(Some records)
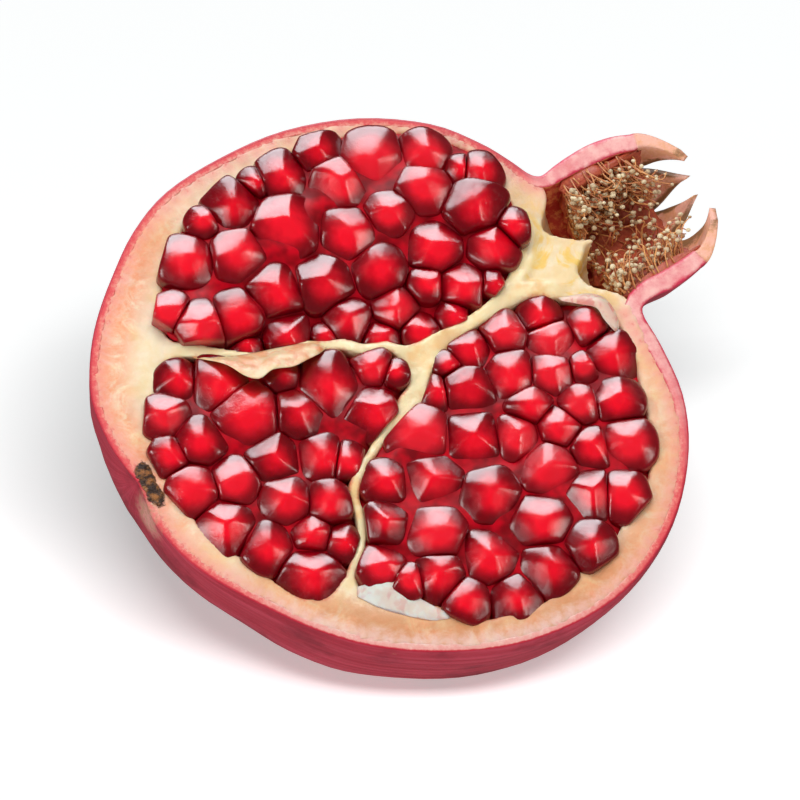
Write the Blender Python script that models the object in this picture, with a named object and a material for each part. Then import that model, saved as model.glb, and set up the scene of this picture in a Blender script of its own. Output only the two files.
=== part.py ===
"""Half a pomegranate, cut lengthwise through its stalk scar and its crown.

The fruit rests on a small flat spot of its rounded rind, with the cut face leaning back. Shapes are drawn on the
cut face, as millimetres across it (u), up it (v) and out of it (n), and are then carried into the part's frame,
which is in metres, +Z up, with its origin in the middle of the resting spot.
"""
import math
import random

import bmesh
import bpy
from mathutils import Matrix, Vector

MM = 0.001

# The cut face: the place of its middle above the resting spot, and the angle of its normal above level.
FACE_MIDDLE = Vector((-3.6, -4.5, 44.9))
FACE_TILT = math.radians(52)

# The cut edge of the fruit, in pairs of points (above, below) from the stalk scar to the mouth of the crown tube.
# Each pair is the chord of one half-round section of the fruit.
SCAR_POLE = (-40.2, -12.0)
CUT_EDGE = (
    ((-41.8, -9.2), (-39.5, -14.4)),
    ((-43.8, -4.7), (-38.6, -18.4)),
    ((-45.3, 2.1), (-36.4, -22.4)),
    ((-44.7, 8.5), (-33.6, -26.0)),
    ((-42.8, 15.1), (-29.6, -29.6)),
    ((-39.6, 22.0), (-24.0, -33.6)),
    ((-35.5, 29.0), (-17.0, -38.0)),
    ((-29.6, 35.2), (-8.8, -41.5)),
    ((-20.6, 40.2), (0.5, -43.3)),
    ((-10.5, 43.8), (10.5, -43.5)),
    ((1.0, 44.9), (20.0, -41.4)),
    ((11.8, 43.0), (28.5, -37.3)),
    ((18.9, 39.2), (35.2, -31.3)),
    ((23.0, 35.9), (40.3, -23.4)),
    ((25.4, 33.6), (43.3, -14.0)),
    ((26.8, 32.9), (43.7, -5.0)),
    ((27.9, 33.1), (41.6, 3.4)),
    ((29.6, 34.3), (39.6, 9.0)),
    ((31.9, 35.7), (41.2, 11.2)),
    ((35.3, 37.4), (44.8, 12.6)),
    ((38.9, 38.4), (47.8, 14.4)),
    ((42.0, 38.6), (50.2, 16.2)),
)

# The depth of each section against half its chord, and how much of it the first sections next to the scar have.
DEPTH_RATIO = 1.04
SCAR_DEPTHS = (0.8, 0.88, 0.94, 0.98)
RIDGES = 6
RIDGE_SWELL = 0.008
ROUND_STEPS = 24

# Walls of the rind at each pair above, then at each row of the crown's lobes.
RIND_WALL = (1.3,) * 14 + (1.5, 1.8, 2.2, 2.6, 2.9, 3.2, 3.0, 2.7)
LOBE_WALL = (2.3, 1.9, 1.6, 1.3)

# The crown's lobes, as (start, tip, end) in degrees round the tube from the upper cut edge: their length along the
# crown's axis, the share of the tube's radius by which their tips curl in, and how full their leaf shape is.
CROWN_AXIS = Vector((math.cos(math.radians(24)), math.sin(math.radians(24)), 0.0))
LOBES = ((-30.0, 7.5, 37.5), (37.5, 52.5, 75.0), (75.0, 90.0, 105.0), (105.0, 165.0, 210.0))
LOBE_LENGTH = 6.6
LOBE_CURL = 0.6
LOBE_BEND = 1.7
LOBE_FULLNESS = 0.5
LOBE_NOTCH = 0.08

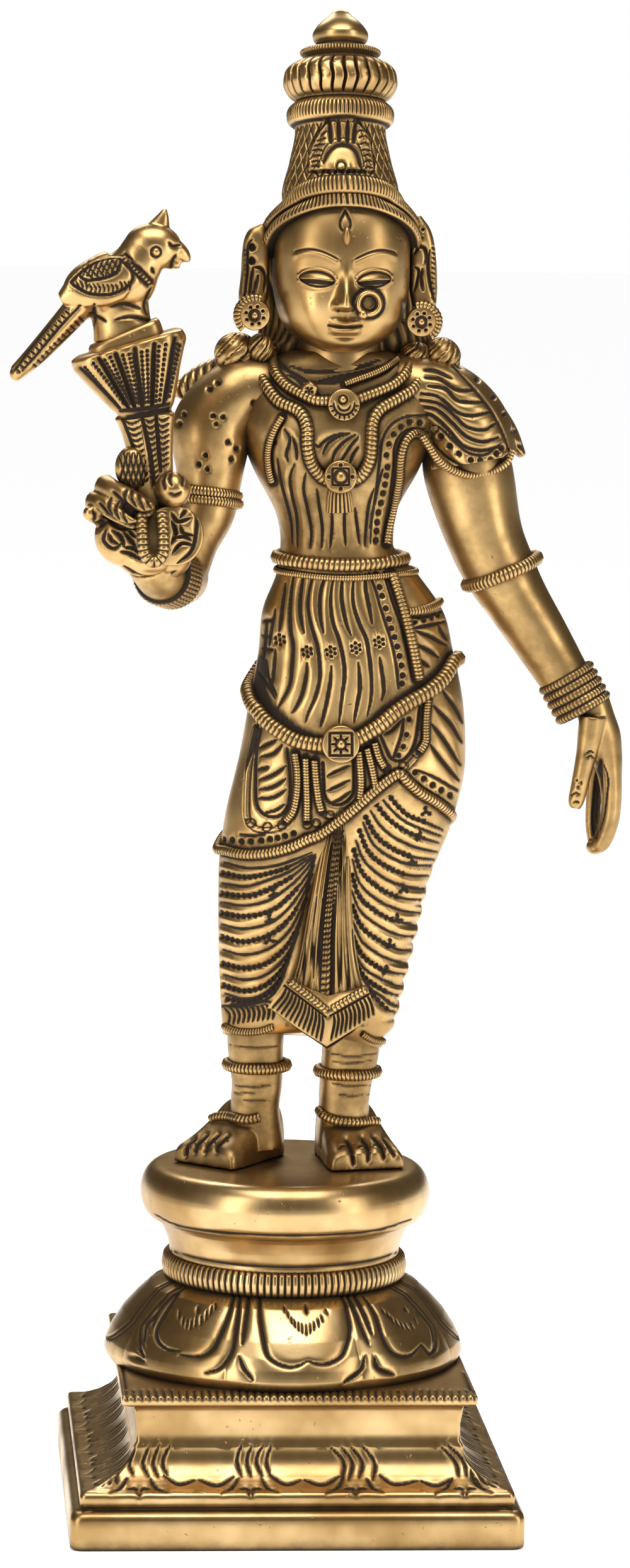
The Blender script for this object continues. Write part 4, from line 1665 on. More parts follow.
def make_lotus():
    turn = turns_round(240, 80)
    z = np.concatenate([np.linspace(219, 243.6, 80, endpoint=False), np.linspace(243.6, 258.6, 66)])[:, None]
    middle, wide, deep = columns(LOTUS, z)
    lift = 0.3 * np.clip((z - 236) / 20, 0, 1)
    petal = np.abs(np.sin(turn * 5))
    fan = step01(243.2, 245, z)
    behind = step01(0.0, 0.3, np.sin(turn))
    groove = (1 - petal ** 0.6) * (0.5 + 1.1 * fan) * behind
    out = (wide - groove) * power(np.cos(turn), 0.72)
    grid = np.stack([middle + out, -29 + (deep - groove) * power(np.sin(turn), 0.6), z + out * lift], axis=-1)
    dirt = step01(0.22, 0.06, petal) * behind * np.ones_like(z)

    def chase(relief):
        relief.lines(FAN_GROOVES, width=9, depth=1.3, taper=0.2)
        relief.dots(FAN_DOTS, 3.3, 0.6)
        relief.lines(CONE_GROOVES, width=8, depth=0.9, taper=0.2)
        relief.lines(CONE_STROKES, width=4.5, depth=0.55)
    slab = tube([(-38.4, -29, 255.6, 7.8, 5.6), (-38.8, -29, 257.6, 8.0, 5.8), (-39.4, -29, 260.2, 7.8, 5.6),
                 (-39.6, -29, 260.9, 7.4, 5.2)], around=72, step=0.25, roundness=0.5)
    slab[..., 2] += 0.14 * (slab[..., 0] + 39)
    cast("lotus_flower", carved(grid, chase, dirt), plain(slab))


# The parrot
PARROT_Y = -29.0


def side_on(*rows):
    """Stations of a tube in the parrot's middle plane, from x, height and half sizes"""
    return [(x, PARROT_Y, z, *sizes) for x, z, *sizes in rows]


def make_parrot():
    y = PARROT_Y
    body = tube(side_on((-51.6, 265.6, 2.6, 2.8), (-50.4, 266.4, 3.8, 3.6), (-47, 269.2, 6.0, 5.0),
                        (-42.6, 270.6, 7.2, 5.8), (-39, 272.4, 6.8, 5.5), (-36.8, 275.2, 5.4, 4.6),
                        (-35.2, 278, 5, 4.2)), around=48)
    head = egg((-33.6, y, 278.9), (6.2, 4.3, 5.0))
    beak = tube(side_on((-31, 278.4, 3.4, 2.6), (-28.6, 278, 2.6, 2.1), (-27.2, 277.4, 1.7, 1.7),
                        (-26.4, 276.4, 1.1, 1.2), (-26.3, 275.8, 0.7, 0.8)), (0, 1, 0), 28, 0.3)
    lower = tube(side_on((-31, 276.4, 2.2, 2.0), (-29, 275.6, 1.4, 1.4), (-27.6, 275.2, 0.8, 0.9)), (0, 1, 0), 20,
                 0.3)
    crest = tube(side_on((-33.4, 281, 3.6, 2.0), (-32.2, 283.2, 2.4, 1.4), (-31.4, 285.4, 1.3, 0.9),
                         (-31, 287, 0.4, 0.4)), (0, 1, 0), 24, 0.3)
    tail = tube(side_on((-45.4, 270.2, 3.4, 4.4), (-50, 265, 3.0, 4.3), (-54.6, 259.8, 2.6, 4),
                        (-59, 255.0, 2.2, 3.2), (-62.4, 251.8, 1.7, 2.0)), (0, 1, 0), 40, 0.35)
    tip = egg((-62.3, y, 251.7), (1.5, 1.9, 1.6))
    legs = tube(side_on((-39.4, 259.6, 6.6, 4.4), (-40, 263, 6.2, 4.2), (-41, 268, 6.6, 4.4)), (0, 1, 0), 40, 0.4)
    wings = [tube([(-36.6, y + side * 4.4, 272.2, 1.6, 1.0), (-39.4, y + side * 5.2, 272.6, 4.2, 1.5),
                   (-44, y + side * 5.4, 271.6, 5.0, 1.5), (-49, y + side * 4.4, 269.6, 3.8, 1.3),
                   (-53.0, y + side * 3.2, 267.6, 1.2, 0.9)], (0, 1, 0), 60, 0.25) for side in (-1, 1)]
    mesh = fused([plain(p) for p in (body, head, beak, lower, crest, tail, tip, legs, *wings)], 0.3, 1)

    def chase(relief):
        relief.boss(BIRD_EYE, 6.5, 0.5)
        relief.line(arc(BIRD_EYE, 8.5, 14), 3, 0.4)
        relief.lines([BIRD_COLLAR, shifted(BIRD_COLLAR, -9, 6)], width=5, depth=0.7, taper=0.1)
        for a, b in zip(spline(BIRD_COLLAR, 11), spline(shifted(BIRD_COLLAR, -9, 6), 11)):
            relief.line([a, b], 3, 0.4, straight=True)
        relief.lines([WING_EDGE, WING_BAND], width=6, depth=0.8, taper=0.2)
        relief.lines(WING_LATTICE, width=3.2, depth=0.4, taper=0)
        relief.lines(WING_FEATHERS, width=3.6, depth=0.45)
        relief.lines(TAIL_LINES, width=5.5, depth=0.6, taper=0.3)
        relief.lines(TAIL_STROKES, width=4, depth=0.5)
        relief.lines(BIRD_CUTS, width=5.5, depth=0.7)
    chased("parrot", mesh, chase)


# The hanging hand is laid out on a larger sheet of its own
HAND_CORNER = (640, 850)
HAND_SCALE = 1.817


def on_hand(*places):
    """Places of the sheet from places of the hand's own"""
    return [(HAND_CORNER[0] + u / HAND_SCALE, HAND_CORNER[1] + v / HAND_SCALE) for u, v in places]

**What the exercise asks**
Repeat the material word for word from its opening line up to and including the line containing "and its crown.".

**Finished exercise**
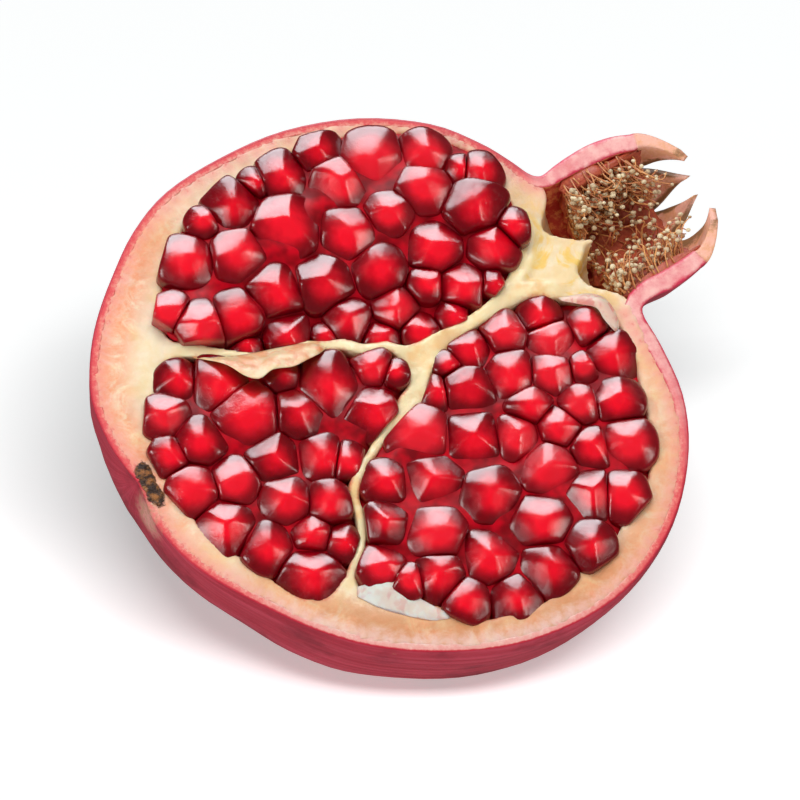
Write the Blender Python script that models the object in this picture, with a named object and a material for each part. Then import that model, saved as model.glb, and set up the scene of this picture in a Blender script of its own. Output only the two files.
=== part.py ===
"""Half a pomegranate, cut lengthwise through its stalk scar and its crown.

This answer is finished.